Apr 082004
 
Authors: James Baetke

Over the past few summers, dirt and tumbleweeds were more

abundant than water in Horsetooth Reservoir, but after about three

years of revamping and modernization, the reservoir is surging

back.

The reservoir’s owner, the U.S. Bureau of Reclamation, spent $56

million rebuilding four aging dams under the Horsetooth Dams

Modification Project.

In order to work on the dams, the reservoir’s water was dropped

to 10 percent of capacity, leaving docks dry and recreation

stale.

Now that most of the work is done, officials are hoping to bring

in lost revenue and plenty of visitors.

Larimer County Parks and Open Land, which manages the

recreational sector of the reservoir, estimated that at least $3

million in visitor fees were lost, and are now hoping to lure

visitors back to the reservoir with the replenished water.

Larimer County Parks took advantage of the reservoir’s dry

summers to polish up campsites and to build new ones.

“Horsetooth Reservoir, I think, has never looked better,” said

Mark Caughlan, Horsetooth district manager for Larimer County

Parks.

The Bureau of Reclamation began the dam project when water

seepage from the reservoir was discovered in the late 1990s, said

Kara Lamb, public information coordinator for the Bureau of

Reclamation.

Lamb said that because the limestone foundation at the bottom of

the reservoir was leaking water the government decided to fund a

modernization project, fixing four dams that were not in any danger

but could use an upgrade any way.

Lamb said Northern Colorado and the city of Fort Collins have

been subject to a negative economic impact.

Three years later, and with warmer weather ahead, people are

already wading in the benefits.

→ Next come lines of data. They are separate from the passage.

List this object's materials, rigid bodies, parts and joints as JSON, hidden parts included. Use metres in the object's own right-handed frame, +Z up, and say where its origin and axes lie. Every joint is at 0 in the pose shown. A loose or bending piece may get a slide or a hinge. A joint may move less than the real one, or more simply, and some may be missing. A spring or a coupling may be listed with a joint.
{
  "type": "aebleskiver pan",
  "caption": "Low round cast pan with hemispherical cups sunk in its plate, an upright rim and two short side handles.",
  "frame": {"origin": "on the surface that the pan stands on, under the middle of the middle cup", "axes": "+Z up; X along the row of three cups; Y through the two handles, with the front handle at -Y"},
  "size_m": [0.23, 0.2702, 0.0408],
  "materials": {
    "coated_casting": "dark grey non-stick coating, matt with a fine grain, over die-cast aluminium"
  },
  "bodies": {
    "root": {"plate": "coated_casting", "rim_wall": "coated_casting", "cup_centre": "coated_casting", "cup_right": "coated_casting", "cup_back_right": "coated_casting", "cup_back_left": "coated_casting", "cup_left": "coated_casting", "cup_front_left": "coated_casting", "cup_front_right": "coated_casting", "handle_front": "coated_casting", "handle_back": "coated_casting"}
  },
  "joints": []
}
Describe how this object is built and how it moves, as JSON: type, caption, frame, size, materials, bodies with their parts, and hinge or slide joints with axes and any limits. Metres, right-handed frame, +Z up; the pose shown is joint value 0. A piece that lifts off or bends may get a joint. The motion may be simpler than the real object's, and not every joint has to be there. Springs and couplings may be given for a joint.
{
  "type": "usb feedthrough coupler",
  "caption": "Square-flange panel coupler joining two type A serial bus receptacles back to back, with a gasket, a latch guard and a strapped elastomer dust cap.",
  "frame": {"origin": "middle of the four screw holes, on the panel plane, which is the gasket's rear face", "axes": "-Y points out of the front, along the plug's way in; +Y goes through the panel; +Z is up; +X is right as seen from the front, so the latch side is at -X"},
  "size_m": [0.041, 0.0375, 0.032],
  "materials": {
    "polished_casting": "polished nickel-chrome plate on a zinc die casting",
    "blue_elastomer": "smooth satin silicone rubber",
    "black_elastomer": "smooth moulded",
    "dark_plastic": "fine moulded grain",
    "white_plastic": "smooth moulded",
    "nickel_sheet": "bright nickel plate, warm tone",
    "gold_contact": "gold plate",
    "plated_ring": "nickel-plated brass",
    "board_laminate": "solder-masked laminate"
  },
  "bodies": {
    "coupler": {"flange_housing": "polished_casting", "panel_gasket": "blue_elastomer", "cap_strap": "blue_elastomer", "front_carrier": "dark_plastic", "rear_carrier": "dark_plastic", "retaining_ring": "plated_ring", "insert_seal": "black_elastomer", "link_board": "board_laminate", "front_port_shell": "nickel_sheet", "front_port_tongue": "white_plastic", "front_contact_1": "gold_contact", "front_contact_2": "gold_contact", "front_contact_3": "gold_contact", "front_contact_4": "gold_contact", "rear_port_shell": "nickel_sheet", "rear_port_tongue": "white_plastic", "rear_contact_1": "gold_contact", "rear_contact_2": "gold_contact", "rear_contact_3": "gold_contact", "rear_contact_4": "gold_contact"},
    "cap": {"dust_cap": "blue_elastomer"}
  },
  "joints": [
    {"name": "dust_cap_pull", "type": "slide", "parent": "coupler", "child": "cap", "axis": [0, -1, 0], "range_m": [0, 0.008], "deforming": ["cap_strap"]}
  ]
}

The reservoir is at record levels

and has recently been filled to 100 percent capacity.

“People are already enjoying Horsetooth. We are at full capacity

because we need to make sure these dams are at their full range,”

Lamb said.

For Fort Collins, Horsetooth is one of the main drinking-water

sources, provides aid to agricultural irrigation and also provides

water for regional industries.

According to the Northern Colorado Water Conservancy District,

the reservoir is filled primarily from the Colorado River

headwaters on the West Slope. In 1987, the Bureau of Reclamation

turned over operation and maintenance to the conservancy

district.

The conservancy district said the reservoir is the No. 1

recreation area in Larimer County and more than 500,000 people

visit each year to fish, boat and camp.

Jackson Blythe, a Loveland resident, said he has been fishing at

Horsetooth for 14 years and said it is home to some of the best

smallmouth bass fishing in Northern Colorado.

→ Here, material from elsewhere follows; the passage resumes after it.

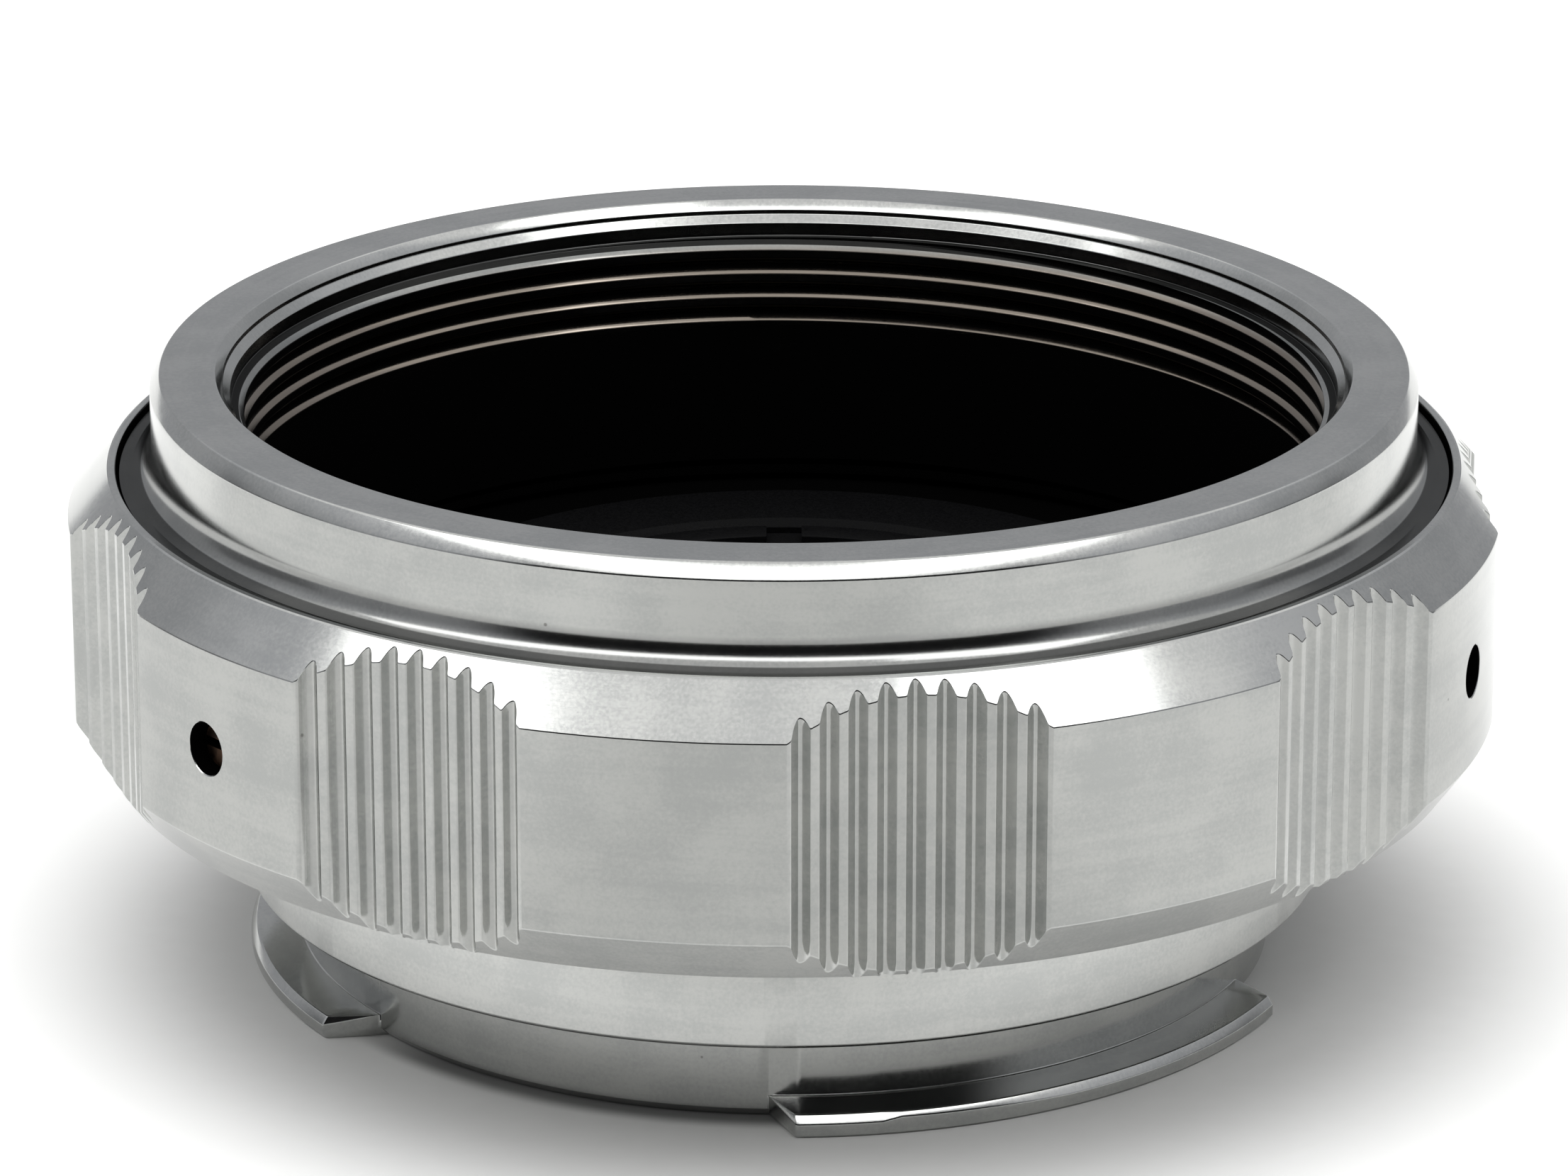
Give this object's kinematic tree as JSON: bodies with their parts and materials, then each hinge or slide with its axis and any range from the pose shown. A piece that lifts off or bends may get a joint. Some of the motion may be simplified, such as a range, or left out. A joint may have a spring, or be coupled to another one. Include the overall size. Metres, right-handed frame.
{
  "type": "barlow lens",
  "caption": "Low chromed barlow lens: threaded ring turning in a knurled grip ring with lock screws, negative lens cell inside, three-lug bayonet below.",
  "frame": {"origin": "on the optical axis, at the bottom face of the neck and lugs, which the part stands on", "axes": "+Z along the optical axis from the bayonet to the threaded mouth; -Y faces the side with the first lug's leading end"},
  "size_m": [0.054, 0.0544, 0.0232],
  "materials": {
    "satin_chrome": "satin chrome plate over turned brass, fine turning marks",
    "screw_steel": "dulled steel grub screw",
    "brass": "plain turned brass",
    "black_screw": "blackened steel",
    "black_anodised": "matte black anodised",
    "coated_glass": "polished, anti-reflection coated"
  },
  "bodies": {
    "mount_body": {"grip_ring": "satin_chrome", "bayonet_mount": "satin_chrome", "mount_screw_1": "black_screw", "mount_screw_2": "black_screw", "mount_screw_3": "black_screw", "mount_screw_4": "black_screw", "slip_washer": "brass", "lens_cell": "black_anodised", "front_lens": "coated_glass", "lens_spacer": "black_anodised", "rear_lens": "coated_glass", "lens_retaining_ring": "black_anodised", "cell_lock_ring": "black_anodised"},
    "thread_ring": {"thread_ring": "satin_chrome"},
    "set_screw_pad_1": {"set_screw_pad_1": "brass"},
    "set_screw_pad_2": {"set_screw_pad_2": "brass"},
    "set_screw_pad_3": {"set_screw_pad_3": "brass"},
    "set_screw_1": {"set_screw_1": "screw_steel"},
    "set_screw_2": {"set_screw_2": "screw_steel"},
    "set_screw_3": {"set_screw_3": "screw_steel"}
  },
  "joints": [
    {"name": "thread_ring_turn", "type": "hinge", "parent": "mount_body", "child": "thread_ring", "pos_m": [0, 0, 0.0178], "axis": [0, 0, 1], "continuous": true},
    {"name": "set_screw_1_travel", "type": "slide", "parent": "mount_body", "child": "set_screw_pad_1", "axis": [-0.766, -0.6428, 0], "range_m": [0, 0.0012]},
    {"name": "set_screw_1_turn", "type": "hinge", "parent": "set_screw_pad_1", "child": "set_screw_1", "pos_m": [-0.01961, -0.01646, 0.01395], "axis": [-0.766, -0.6428, 0], "range_deg": [0, 1081]},
    {"name": "set_screw_2_travel", "type": "slide", "parent": "mount_body", "child": "set_screw_pad_2", "axis": [0.9397, -0.342, 0], "range_m": [0, 0.0012]},
    {"name": "set_screw_2_turn", "type": "hinge", "parent": "set_screw_pad_2", "child": "set_screw_2", "pos_m": [0.02406, -0.00876, 0.01395], "axis": [0.9397, -0.342, 0], "range_deg": [0, 1081]},
    {"name": "set_screw_3_travel", "type": "slide", "parent": "mount_body", "child": "set_screw_pad_3", "axis": [-0.1736, 0.9848, 0], "range_m": [0, 0.0012]},
    {"name": "set_screw_3_turn", "type": "hinge", "parent": "set_screw_pad_3", "child": "set_screw_3", "pos_m": [-0.00445, 0.02521, 0.01395], "axis": [-0.1736, 0.9848, 0], "range_deg": [0, 1081]}
  ],
  "couplings": [
    {"joint": "set_screw_1_turn", "follows": "set_screw_1_travel", "rad_per_m": 15708},
    {"joint": "set_screw_2_turn", "follows": "set_screw_2_travel", "rad_per_m": 15708},
    {"joint": "set_screw_3_turn", "follows": "set_screw_3_travel", "rad_per_m": 15708}
  ]
}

“(I’ve been) fishing Colorado for years. Horsetooth has yet to

disappoint me,” Blythe said.

Caughlan said Horsetooth has implemented two new programs to

better serve its customers. Camping reservations are now being

accepted, and three new cabins have been built to better serve

outdoorsman in the reservoir’s South Bay area.

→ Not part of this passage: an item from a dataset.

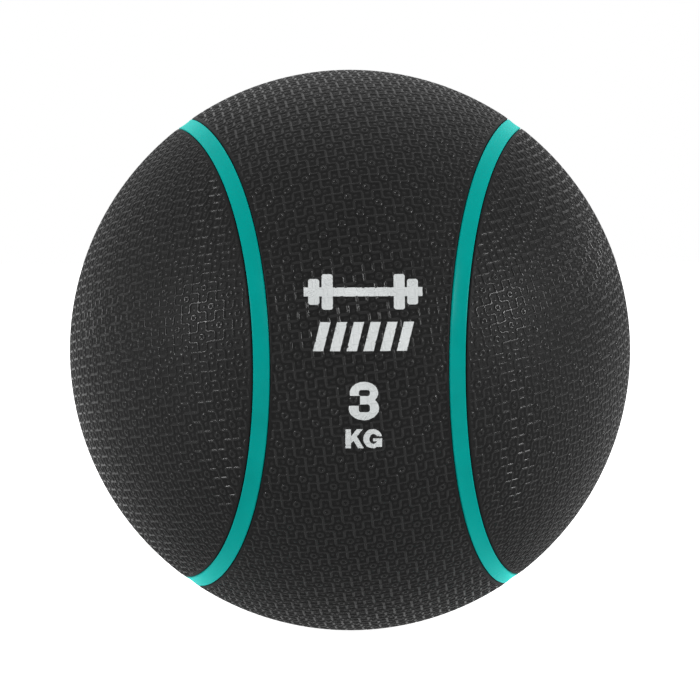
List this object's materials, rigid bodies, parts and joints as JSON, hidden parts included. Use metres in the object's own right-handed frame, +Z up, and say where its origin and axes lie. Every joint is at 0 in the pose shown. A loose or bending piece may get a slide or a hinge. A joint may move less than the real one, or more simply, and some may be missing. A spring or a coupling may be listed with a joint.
{
  "type": "medicine ball",
  "caption": "Round rubber medicine ball with a raised grip texture, two coloured side stripes, a printed weight marking and a removable inflation valve plug.",
  "frame": {"origin": "centre of the ball", "axes": "+Z up, +X to the centre of the right side panel, the printed front faces -Y and the valve is at the rear along +Y"},
  "size_m": [0.23, 0.2298, 0.23],
  "materials": {
    "black_rubber": "matte black moulded rubber with a fine raised pattern",
    "teal_rubber": "smooth satin teal rubber",
    "ballast_rubber": "dense filled rubber, cut and buffed",
    "nylon_thread": "rubber-dipped nylon thread",
    "butyl_rubber": "thin glossy butyl sheet",
    "boot_rubber": "moulded black rubber",
    "plug_rubber": "soft dark grey rubber",
    "white_ink": "flexible white screen-printing ink"
  },
  "bodies": {
    "ball": {"side_panel_left": "black_rubber", "side_panel_right": "black_rubber", "band_panel_front": "black_rubber", "band_panel_rear": "black_rubber", "stripe_left": "teal_rubber", "stripe_right": "teal_rubber", "ballast_shell_front": "ballast_rubber", "ballast_shell_rear": "ballast_rubber", "winding": "nylon_thread", "bladder": "butyl_rubber", "valve_boot": "boot_rubber", "print_emblem": "white_ink", "print_slash_1": "white_ink", "print_slash_2": "white_ink", "print_slash_3": "white_ink", "print_slash_4": "white_ink", "print_slash_5": "white_ink", "print_slash_6": "white_ink", "print_numeral_3": "white_ink", "print_letter_k": "white_ink", "print_letter_g": "white_ink"},
    "plug": {"valve_plug": "plug_rubber"}
  },
  "joints": [
    {"name": "valve_plug_slide", "type": "slide", "parent": "ball", "child": "plug", "axis": [0, 1, 0], "range_m": [0, 0.03]}
  ]
}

Lamb warns that there are new traffic restrictions that

reservoir incomers need to be aware of. Because recently a drunk

driver struck a reclamation worker, the bureau has opted to keep up

barriers on roads near the dams to regulate driving while the

24-hour monitoring process continues on the dams.

Additionally, Lamb warns that large heavy trucks may want to

check and make sure the vehicle weight does not interfere with

national security measures against terrorism.

No recreation is allowed on dams themselves because of terrorism

prevention measures by the government.